Freelance editing can offer up a great variety of interesting work, and, to me, fiction is the best example of this: always unique and never a chore. In a selfish sense, writers can also be a good source of repeat work! If you can develop a good working relationship with an author and perhaps bring something extra to their writing, they are likely to come back and use you again. Having gone through the process of working with an editor myself, when producing an extract for the MA anthology, I can testify to the virtues of having another set of eyes look at your writing.
I will end with a quote from a writer to an editor (the editor of a newspaper, I understand; the writer is Raymond Chandler): ‘when I split an infinitive, God damn it, I split it so it will stay split, and when I interrupt the velvety smoothness of my more or less literate syntax with a few sudden words of barroom vernacular, this is done with the eyes wide open and the mind relaxed but attentive. The method may not be perfect, but it is all I have.’ The method – ‘eyes wide open and the mind relaxed but attentive’ – sounds to me like a sound one to adopt when editing fiction, too.
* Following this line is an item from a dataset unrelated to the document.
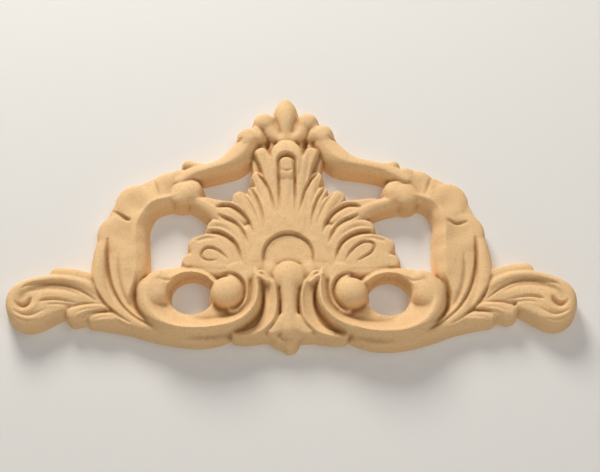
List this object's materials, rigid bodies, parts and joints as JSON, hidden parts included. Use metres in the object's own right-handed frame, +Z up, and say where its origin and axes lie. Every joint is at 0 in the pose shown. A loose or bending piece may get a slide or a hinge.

Copyright Ben Corrigan 2012
Have you copy-edited fiction for independent authors? If so and there's something you want to add about your own experiences, please let us know in the Comments section.
3/6/2012 04:32:38 am
Interesting from the point of view of a beginner proofreader who has also written a novel (and shares Ben's fondness for commas!). I do think dealing with POV slippages is quite far into editing territory, and probably further than I'd fancy going if working on a self-published author's work. Very helpful piece - thanks.
3/6/2012 04:48:41 am
Hi Sue - yes, it's definitely something I wouldn't do as a proofreader. I wouldn't even know where to start, actually! I was particularly interested to get Ben's input in this series because of the contrast with my kind of work in this field. I love the flow of his writing, too!